Task statement ->
Every entry must be duplicated precisely as written.

JSON records of objects:
____

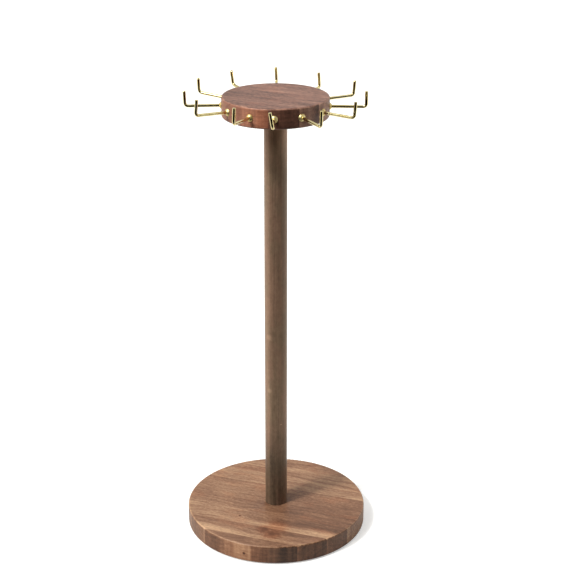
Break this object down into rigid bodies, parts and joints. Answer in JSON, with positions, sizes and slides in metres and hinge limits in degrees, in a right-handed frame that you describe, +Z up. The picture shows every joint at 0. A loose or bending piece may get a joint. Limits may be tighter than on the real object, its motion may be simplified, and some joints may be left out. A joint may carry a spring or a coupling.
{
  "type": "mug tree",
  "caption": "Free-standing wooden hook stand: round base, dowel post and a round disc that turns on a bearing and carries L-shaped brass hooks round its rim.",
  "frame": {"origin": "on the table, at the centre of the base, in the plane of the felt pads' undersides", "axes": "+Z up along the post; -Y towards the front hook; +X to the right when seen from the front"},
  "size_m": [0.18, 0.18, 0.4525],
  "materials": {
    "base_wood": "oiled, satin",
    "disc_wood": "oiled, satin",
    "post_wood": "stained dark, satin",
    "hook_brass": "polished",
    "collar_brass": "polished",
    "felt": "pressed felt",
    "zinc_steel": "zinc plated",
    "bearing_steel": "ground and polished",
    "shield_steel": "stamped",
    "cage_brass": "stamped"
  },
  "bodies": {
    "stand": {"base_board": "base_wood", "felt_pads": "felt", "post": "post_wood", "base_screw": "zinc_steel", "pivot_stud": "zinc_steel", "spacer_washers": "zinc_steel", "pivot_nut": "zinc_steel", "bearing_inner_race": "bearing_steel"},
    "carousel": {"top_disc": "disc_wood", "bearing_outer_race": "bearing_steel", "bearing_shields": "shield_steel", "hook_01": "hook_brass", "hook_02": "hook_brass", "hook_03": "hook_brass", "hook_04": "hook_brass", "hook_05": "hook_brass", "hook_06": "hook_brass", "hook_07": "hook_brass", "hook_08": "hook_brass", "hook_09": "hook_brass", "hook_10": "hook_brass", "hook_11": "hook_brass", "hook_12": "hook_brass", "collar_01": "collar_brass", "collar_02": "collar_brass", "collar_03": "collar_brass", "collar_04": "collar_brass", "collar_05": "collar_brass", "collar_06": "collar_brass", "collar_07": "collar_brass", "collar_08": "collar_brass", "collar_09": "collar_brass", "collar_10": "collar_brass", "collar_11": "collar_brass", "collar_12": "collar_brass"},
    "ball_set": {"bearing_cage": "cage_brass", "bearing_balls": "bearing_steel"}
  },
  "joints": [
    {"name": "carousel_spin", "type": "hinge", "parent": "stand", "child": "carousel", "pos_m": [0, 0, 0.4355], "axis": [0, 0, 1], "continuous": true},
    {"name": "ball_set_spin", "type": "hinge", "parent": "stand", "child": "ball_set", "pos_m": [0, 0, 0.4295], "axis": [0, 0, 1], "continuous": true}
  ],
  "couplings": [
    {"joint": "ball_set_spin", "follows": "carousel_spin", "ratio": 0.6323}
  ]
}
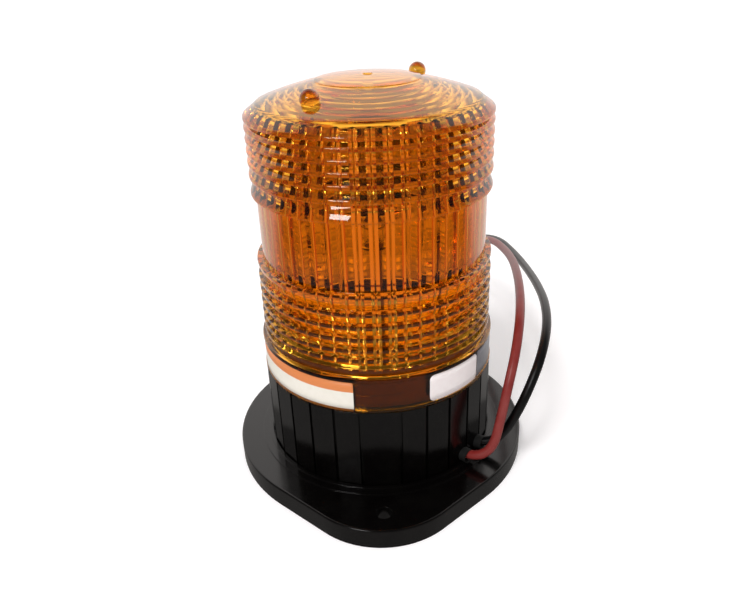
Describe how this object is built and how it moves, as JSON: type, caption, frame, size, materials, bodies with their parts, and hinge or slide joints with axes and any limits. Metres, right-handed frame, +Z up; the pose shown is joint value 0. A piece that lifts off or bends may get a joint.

____

Task output ->
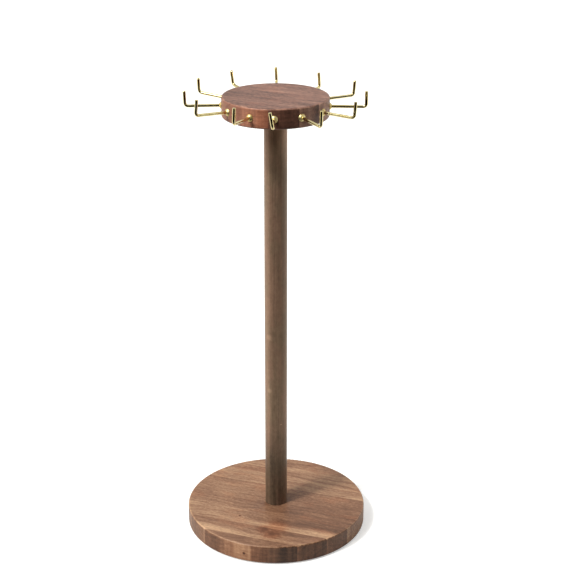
Break this object down into rigid bodies, parts and joints. Answer in JSON, with positions, sizes and slides in metres and hinge limits in degrees, in a right-handed frame that you describe, +Z up. The picture shows every joint at 0. A loose or bending piece may get a joint. Limits may be tighter than on the real object, its motion may be simplified, and some joints may be left out. A joint may carry a spring or a coupling.
{
  "type": "mug tree",
  "caption": "Free-standing wooden hook stand: round base, dowel post and a round disc that turns on a bearing and carries L-shaped brass hooks round its rim.",
  "frame": {"origin": "on the table, at the centre of the base, in the plane of the felt pads' undersides", "axes": "+Z up along the post; -Y towards the front hook; +X to the right when seen from the front"},
  "size_m": [0.18, 0.18, 0.4525],
  "materials": {
    "base_wood": "oiled, satin",
    "disc_wood": "oiled, satin",
    "post_wood": "stained dark, satin",
    "hook_brass": "polished",
    "collar_brass": "polished",
    "felt": "pressed felt",
    "zinc_steel": "zinc plated",
    "bearing_steel": "ground and polished",
    "shield_steel": "stamped",
    "cage_brass": "stamped"
  },
  "bodies": {
    "stand": {"base_board": "base_wood", "felt_pads": "felt", "post": "post_wood", "base_screw": "zinc_steel", "pivot_stud": "zinc_steel", "spacer_washers": "zinc_steel", "pivot_nut": "zinc_steel", "bearing_inner_race": "bearing_steel"},
    "carousel": {"top_disc": "disc_wood", "bearing_outer_race": "bearing_steel", "bearing_shields": "shield_steel", "hook_01": "hook_brass", "hook_02": "hook_brass", "hook_03": "hook_brass", "hook_04": "hook_brass", "hook_05": "hook_brass", "hook_06": "hook_brass", "hook_07": "hook_brass", "hook_08": "hook_brass", "hook_09": "hook_brass", "hook_10": "hook_brass", "hook_11": "hook_brass", "hook_12": "hook_brass", "collar_01": "collar_brass", "collar_02": "collar_brass", "collar_03": "collar_brass", "collar_04": "collar_brass", "collar_05": "collar_brass", "collar_06": "collar_brass", "collar_07": "collar_brass", "collar_08": "collar_brass", "collar_09": "collar_brass", "collar_10": "collar_brass", "collar_11": "collar_brass", "collar_12": "collar_brass"},
    "ball_set": {"bearing_cage": "cage_brass", "bearing_balls": "bearing_steel"}
  },
  "joints": [
    {"name": "carousel_spin", "type": "hinge", "parent": "stand", "child": "carousel", "pos_m": [0, 0, 0.4355], "axis": [0, 0, 1], "continuous": true},
    {"name": "ball_set_spin", "type": "hinge", "parent": "stand", "child": "ball_set", "pos_m": [0, 0, 0.4295], "axis": [0, 0, 1], "continuous": true}
  ],
  "couplings": [
    {"joint": "ball_set_spin", "follows": "carousel_spin", "ratio": 0.6323}
  ]
}
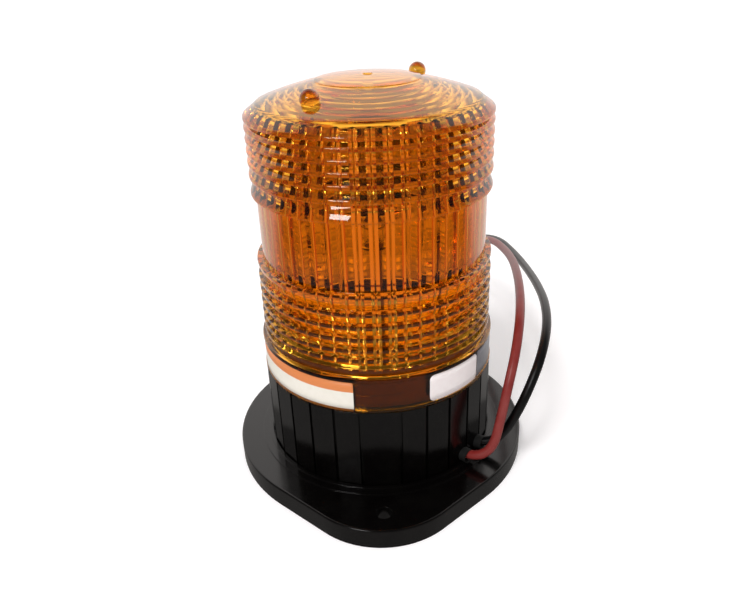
Describe how this object is built and how it moves, as JSON: type, caption, frame, size, materials, bodies with their parts, and hinge or slide joints with axes and any limits. Metres, right-handed frame, +Z up; the pose shown is joint value 0. A piece that lifts off or bends may get a joint.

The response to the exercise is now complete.